京都に生まれ、京都で育ち、今も暮らす生粋の京都人、麩嘉 代表取締役社長の小堀周一郎さんに、足しげく通う場所、思い入れのある品を教えてもらった。京の旦那衆のとっておきの京都とは──。【特集 京都の秘められしスポット】
推し和菓子を見つける旅で、京都の本質に触れてほしい
なんといっても京都は食の都です。ただ、食事だけがフォーカスされすぎていて、和菓子はさほどでもない。僕は和食もいいけれど、和菓子屋巡りをお薦めしたい。なぜなら、京都の和菓子は日本一だし、市内にもよいお店がたくさんあります。好きなお菓子を探す旅っていいと思いませんか。推しを見つける、みたいな。
京都人は誤解されやすいのかもしれません。そんなにフレンドリーではないように思われるのではないでしょうか。けれど、実はそこにはあまり前に出たがらない京都人の奥ゆかしさがあるんです、僕はそうじゃないけれど。多くの京都人は知識をひけらかしたりはしない。そこに京都人の美学がある。和菓子店や工芸団扇の『阿以波(あいば)』さんなどもそうですが、デザインも優れた一流の品をつくるのに、PRしすぎず家業としてこぢんまりやっている。モノづくりの姿勢、信用できます。

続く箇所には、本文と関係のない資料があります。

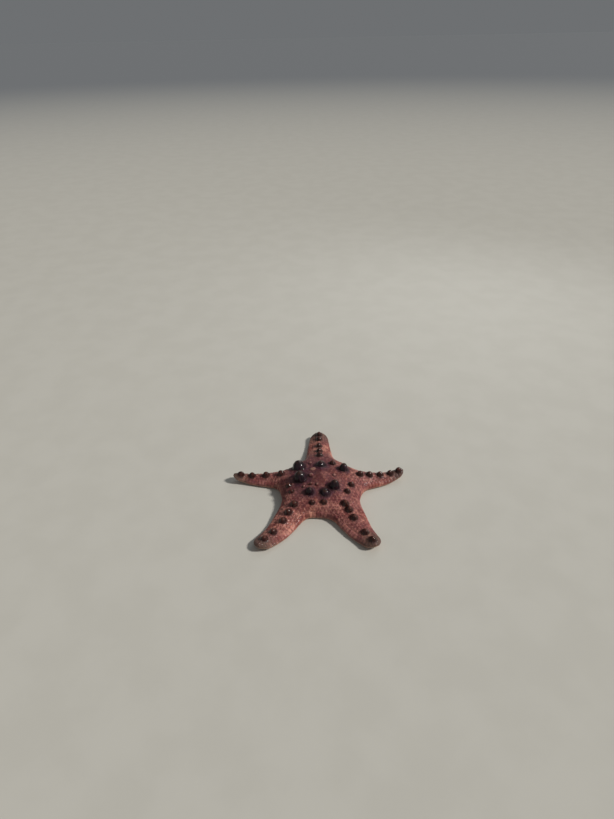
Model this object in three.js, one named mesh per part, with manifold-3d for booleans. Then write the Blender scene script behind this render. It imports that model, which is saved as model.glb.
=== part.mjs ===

京都にはじめてお越しの方にアドバイスするとしたら、マナーを大切にということでしょうか。お店の雰囲気にそぐわない恰好や大声を出さないというレベルですが。そんな当たり前のことを心得ることができれば、どこに行っても大丈夫です。
奥深い京都を知るという意味では、西陣エリアはお薦めの場所です。着物産業で一世風靡した場所で昔の建物が多く残り、京都の本質が今も息づいている。昭和の風情やリアルな京都を満喫できます。